Sunday, December 23, 2012

Holiday TV :(

Why isn't there anything good to watch on American television during the xmas season?  In the UK, you can watch special made for xmas specials of some of the best shows.  I wish I were a Doctor Who fan - watching the xmas special on xmas seems like it would be the perfect end to the day.  I've failed to take to Downton Abbey - but if I were a fan, I'd watch the xmas episode.  Even Call the Midwife is more interesting to me than what is on offer in the US.  Here, where we have three or four hundred tv channels, the programming primarily consists of reruns of every crappy movie with the words Christmas or Santa in the title.  (Home Alone and Elf seem to be the only two acceptable holiday movies on American tv.)  Even when a regularly aired American television series does a Christmas episode, they run it weeks before Christmas.  Castle did its xmas episode the first week of December.

Here's a brief listing of what passes for holiday programming on American television:

December 24:
Shrek the Halls
A Star for Christmas
A Christmas Wedding
Its A Wonderful Life
The Santa Clause
The Santa Clause 2
The Santa Clause 3
Home Alone
Miracle On 34th Street
Bad Santa
A Christmas Carol (with Jim Carrey)
The Family Stone
Surviving Christmas
The March Sister at Christmas (contemporary version of Little Women)
MTV - Teen Mom marathon
Firefly marathon
A Christmas Story
A Christmas Carol (with Patrick Stewart)

The Family Stone is a good movie but I've seen/heard it a dozen times.  Including yesterday.  I would like to see the episodes of Firefly that I've missed - but that's not going to happen on Christmas Eve.  I feel bad for those who end up watching a Teen Mom marathon.

December 25:
How the Grinch Stole Christmas
Home Alone
National Lampoon's Christmas Vacation
Anything But Christmas
A Christmas Kiss
Hitched for the Holidays
Joyful Noise
Merry In-Laws
The Big Bang Theory - marathon
Santa Santa Santa
CSI-North Pole
Law & Order-The Naughty List
The Santa Christmas
A Holiday Called Christmas

Nothing good here.  I've been working my way through The Big Bang Theory and while I would watch a marathon of it on Christmas, I would end up by my lonesome if I did.



I do plan on watching the Outnumbered xmas special.  And the made for TV movies of the Ian Rankin novel Doors Open and the William Boyd novel Restless.  Boyd was on Front Row recently and the interview was so good that in a major about-face I am looking forward to reading his James Bond novel in 2013. I have already watched a BBC Four rock doc on Slade which I think was considered special holiday programming.  Slade are relatively unknown in the US.  I saw a video they did when I was a kid in a hotel in Luxembourg and I thought they were cool.  And then I stumbled across a BBC Three sitcom called The Visit in 2007 that used a Slade song for its theme music.  (That was a great, but short-lived show.  It was a sitcom set in a prison in Manchester and most of the action was set around visiting hours when the inmates would sit in a large room and be visited by their families.  It felt more like a play than a tv show.  I liked the northern accents, too, even if it was a bit of work to understand everything.) So I have had this heretofore unfulfilled yearning to know more about Slade and in general, I love watching these BBC music docs whenever I can catch them.  Its a shame we can't have something similar here.  (Even the series Rock of Ages from a few years ago that was rebroadcast here had to be massively edited because of rights issues to the music covered.)

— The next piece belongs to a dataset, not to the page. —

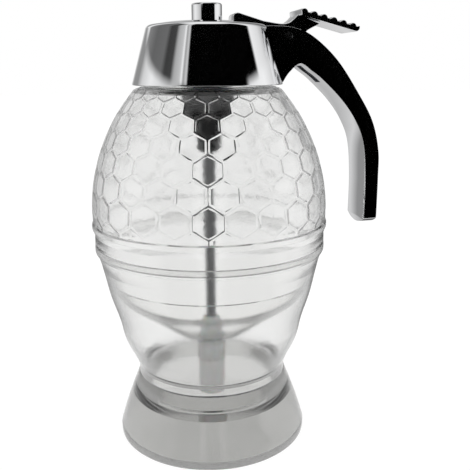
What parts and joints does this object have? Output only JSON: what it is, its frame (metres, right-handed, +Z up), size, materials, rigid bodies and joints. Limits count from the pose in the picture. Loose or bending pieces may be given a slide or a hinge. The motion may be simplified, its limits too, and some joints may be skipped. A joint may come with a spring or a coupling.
{
  "type": "honey dispenser",
  "caption": "Clear honeycomb-patterned jar on a flared stand, with a chrome cap, arched handle and thumb lever that lifts a valve rod to let honey out below.",
  "frame": {"origin": "middle of the stand's flat underside, on the axis of the jar", "axes": "+Z up along the jar and the valve rod; +X towards the handle and the thumb lever"},
  "size_m": [0.1138, 0.092, 0.1693],
  "materials": {
    "clear_plastic": "clear, polished",
    "chrome_plate": "mirror plated",
    "dark_plastic": "satin",
    "white_plastic": "satin",
    "white_silicone": "satin",
    "seal_rubber": "matte",
    "steel": "smooth"
  },
  "bodies": {
    "stand": {"stand": "clear_plastic"},
    "jar": {"jar_bowl": "clear_plastic", "jar_upper": "clear_plastic", "funnel": "clear_plastic", "outlet_spout": "white_plastic"},
    "neck_ring": {"neck_gasket": "white_silicone"},
    "cap": {"cap_shell": "chrome_plate", "cap_liner": "dark_plastic", "liner_screws": "steel", "guide_bush": "dark_plastic", "rod_seal": "seal_rubber", "spring_washer": "steel", "handle": "chrome_plate", "handle_screws": "steel", "pivot_pin": "steel"},
    "lever": {"trigger_lever": "chrome_plate"},
    "valve": {"lift_post": "chrome_plate", "valve_rod": "steel", "spring_collar": "steel", "collar_clip": "steel", "return_spring": "steel", "stopper": "white_silicone"}
  },
  "joints": [
    {"name": "jar_lift", "type": "slide", "parent": "stand", "child": "jar", "axis": [0, 0, 1], "range_m": [0, 0.03]},
    {"name": "cap_lift", "type": "slide", "parent": "jar", "child": "neck_ring", "axis": [0, 0, 1], "range_m": [0, 0.115]},
    {"name": "cap_turn", "type": "hinge", "parent": "neck_ring", "child": "cap", "pos_m": [0, 0, 0.148], "axis": [0, 0, 1], "range_deg": [0, 360]},
    {"name": "lever_press", "type": "hinge", "parent": "cap", "child": "lever", "pos_m": [0.0294, 0, 0.1577], "axis": [0, 1, 0], "range_deg": [0, 12], "stiffness_Nm_per_rad": 0.44, "springref_deg": -15.47},
    {"name": "valve_lift", "type": "slide", "parent": "cap", "child": "valve", "axis": [0, 0, 1], "range_m": [0, 0.0063], "deforming": ["return_spring"]}
  ],
  "couplings": [
    {"joint": "valve_lift", "follows": "lever_press", "m_per_rad": 0.0296}
  ]
}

I shouldn't complain too much about not having good tv to watch on the holidays.  We have a ton of good dvds to watch and the ability to stream tv and movies via the internet.  We do have the complete dvd box set of The Shield and that is something I know from past experience makes for perfect holdiay viewing.  And I know we will watch a Christmas episode of Curb Your Enthusiasm - the one where Larry David mistakes the Christmas cookies made for a nativity scene to be animal cookies and gets into trouble for eating the baby jesus.  Best joke ever.

1 comment:

Nick Jones (Louis XIV, the Sun King) said...

I'm looking forward to the Restless adaptation; I didn't get round to writing anything about the book, so maybe I'll get something together about the book versus the TV drama.